’98 BS Hospitality Administration
William F. Harrah College of Hospitality Alumnus of the Year
To say that Chris Smith knew by the time he reached third grade that he was destined to become a Rebel and land a job at a Las Vegas Strip resort is a stretch. But not much of one.
“Las Vegas got in my blood when I was 8 years old, and our family made a stopover on a road trip,” Smith says. “During that visit, we went to Circus Circus, and I remember being enamored by the lights, the action, the excitement — all of it.
“As we got older, our family would routinely take a long summer road trip, and I was always the one with the Rand McNally map, searching out the hotel.

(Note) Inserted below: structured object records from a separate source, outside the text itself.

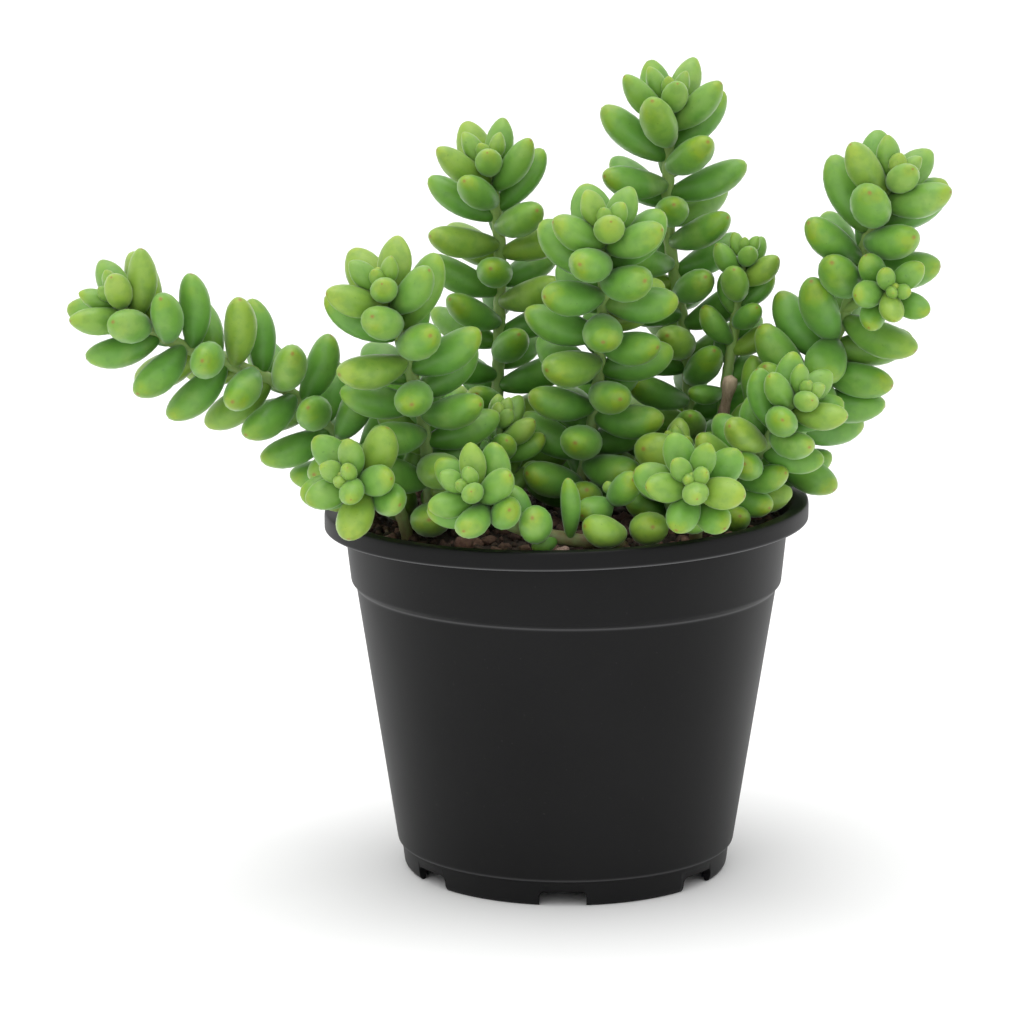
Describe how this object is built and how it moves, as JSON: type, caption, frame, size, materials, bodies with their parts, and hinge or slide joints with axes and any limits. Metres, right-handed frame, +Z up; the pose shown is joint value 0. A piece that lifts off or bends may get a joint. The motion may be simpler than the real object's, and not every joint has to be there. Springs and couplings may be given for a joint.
{
  "type": "potted plant",
  "caption": "Potted burro's tail succulent: upright and trailing shoots of plump green leaves in a round black plastic nursery pot filled with gritty soil.",
  "frame": {"origin": "centre of the pot's flat standing disc, on the ground", "axes": "+Z up along the pot's axis, -Y towards the front that the low rosettes face, -X towards the long trailing shoot"},
  "size_m": [0.231, 0.144, 0.2165],
  "materials": {
    "plastic": "matte",
    "soil": "matte",
    "pumice": "matte",
    "dry_stem": "matte",
    "leaf": "satin",
    "loose_leaf": "satin"
  },
  "bodies": {
    "root": {"pot": "plastic", "soil": "soil", "pumice_1": "pumice", "pumice_2": "pumice", "pumice_3": "pumice", "pumice_4": "pumice", "pumice_5": "pumice", "pumice_6": "pumice", "pumice_7": "pumice", "pumice_8": "pumice", "dry_stub": "dry_stem", "rosette_back": "leaf", "rosette_back_left": "leaf", "rosette_back_right": "leaf", "rosette_front": "leaf", "rosette_left": "leaf", "rosette_right": "leaf", "shoot_back_left": "leaf", "shoot_centre": "leaf", "shoot_inner_left": "leaf", "shoot_inner_right": "leaf", "shoot_left": "leaf", "shoot_low_right": "leaf", "shoot_right": "leaf", "shoot_small": "leaf", "shoot_tall": "leaf", "shoot_trailing": "leaf", "sprout_front": "leaf", "loose_leaf_1": "loose_leaf", "loose_leaf_2": "loose_leaf", "loose_leaf_3": "loose_leaf", "loose_leaf_4": "loose_leaf", "loose_leaf_5": "loose_leaf"}
  },
  "joints": []
}
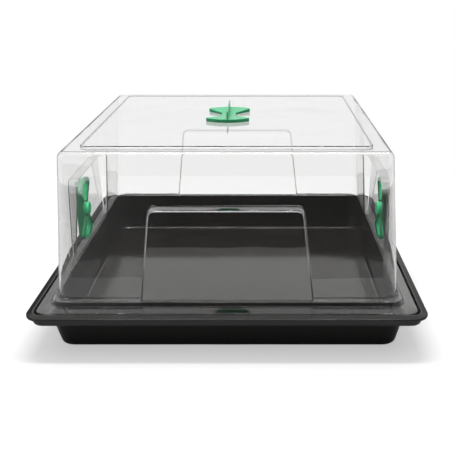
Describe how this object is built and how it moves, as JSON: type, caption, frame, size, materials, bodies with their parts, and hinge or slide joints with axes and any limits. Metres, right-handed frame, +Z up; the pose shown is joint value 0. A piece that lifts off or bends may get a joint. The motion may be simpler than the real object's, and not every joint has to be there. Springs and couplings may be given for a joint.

I guess you could say I was Hotels.com before the internet.”
Flash forward to the end of Smith’s high school days in Southern California, and that Vegas blood was still flowing through his veins. So, when it came time to settle on a university and major, well, there really wasn’t a decision to be made: the UNLV College of Hospitality.
“I always maintained an affinity for Las Vegas, so studying hospitality just seemed like a natural fit; no other field really pulled me in,” Smith says. “And it being home to one of the top hospitality schools in the country, UNLV was a no-brainer.”
Smith’s initial plan: Earn his hospitality administration degree, hightail it back home to SoCal, and eventually become a hotel general manager. The plan changed, however, after Smith took an eye-opening human resources class, landed an internship, and then an entry-level positition in HR.
From there, as Smith succinctly puts it, “I haven’t looked back.”
Following more than 14 years as director of corporate human resources for Caesars Entertainment in Las Vegas, Smith in 2017 accepted an executive HR role with a Caesars’ property in northern San Diego. Some 18 months later, Smith returned to the place that first fascinated him as an 8-year-old, this time taking a job at Boyd Gaming, where today he serves as vice president and head of HR.
As his professional career has flourished, Smith has remained tightly connected to his alma mater. In addition to volunteering his time and talents as a mentor to Hospitality College students, he has served on the college’s alumni board and is an active donor.
When did you know for sure that you made the right choice to become a Rebel?
Honestly, right away. I instantly had a bond with Las Vegas and the university. Leaving Southern California at 20 years old and coming to Las Vegas forces you to adapt and make friends quickly. It’s even more difficult when you are under 21 in a town that is built on over-21 entertainment. But UNLV provided that social connection right away and opened doors to the city that I had no idea existed.
You’ve spent your career in human resources within the resort/gaming industry. How did you end up choosing that career path?
By accident. I 100 percent intended to get my degree and pursue a career as a hotel general manager. Then I took a class taught by UNLV professor Vince Eade that opened my eyes to the HR side of the business. Curious to learn more, I did an internship working for the head of HR at Station Casinos. From that experience, my interest grew.
Then through a partnership with UNLV and the Aladdin Hotel & Casino, I landed a job as an entry-level HR clerk during a time when the property was reopening and eventually worked my way into a recruiter position.
I have now spent 25-plus years working in the field, and among the many things I’ve learned is the journey is never ending in HR. There isn’t a day that goes by that I don’t learn something from our business leaders and my team.
One of UNLV’s core missions is to help students cultivate a sense of self-determination. Describe a moment when you had to rely on self-determination to accomplish a task.
There are many examples, but one in particular really set the foundation for my future.
Like many college students, I balanced a full college schedule with a full-time job, with mine being on the Strip. I elected to work the graveyard shift to ensure I could devote time to both endeavors. It’s amazing the amount of energy you have at 21 years old to work crazy hours and handle a heavy schoolwork load, all on very little sleep. However, I kept my eye on the finish line and where I wanted to be in the end, and it helped me get through some very challenging days.
Learning those habits early prepared me for the demanding work in hospitality. I realized quickly that every day brings a new challenge, and perseverance is a big part of success in this industry.
UNLV students and alumni are encouraged to embrace the “Rebel Spirit” — to be daring and gutsy and to resist convention. Describe a time when your “Rebel Spirit” was on full display.
Generally, I would not label myself as daring. However, being part of a rebranding effort at Harrah’s Rincon Casino-Resort — a Caesars property in north San Diego — was by far the most innovative cultural experience of my career. In an effort to stand out among the dozens of tribal casinos in the surrounding area, the resort’s leadership team — in partnership with tribal council leaders — renamed the area Funner, California.
It took everything I knew about the conventional team-member experience and either amplified it or reinvented it. From how we engaged with customers to appearance standards, it truly was a cultural evolution.
What I learned from that experience and have carried into my current role is that we should question convention. That said, reinvention doesn’t have to be overly dramatic to significantly impact the employee experience. Sometimes, the simple things make the biggest difference.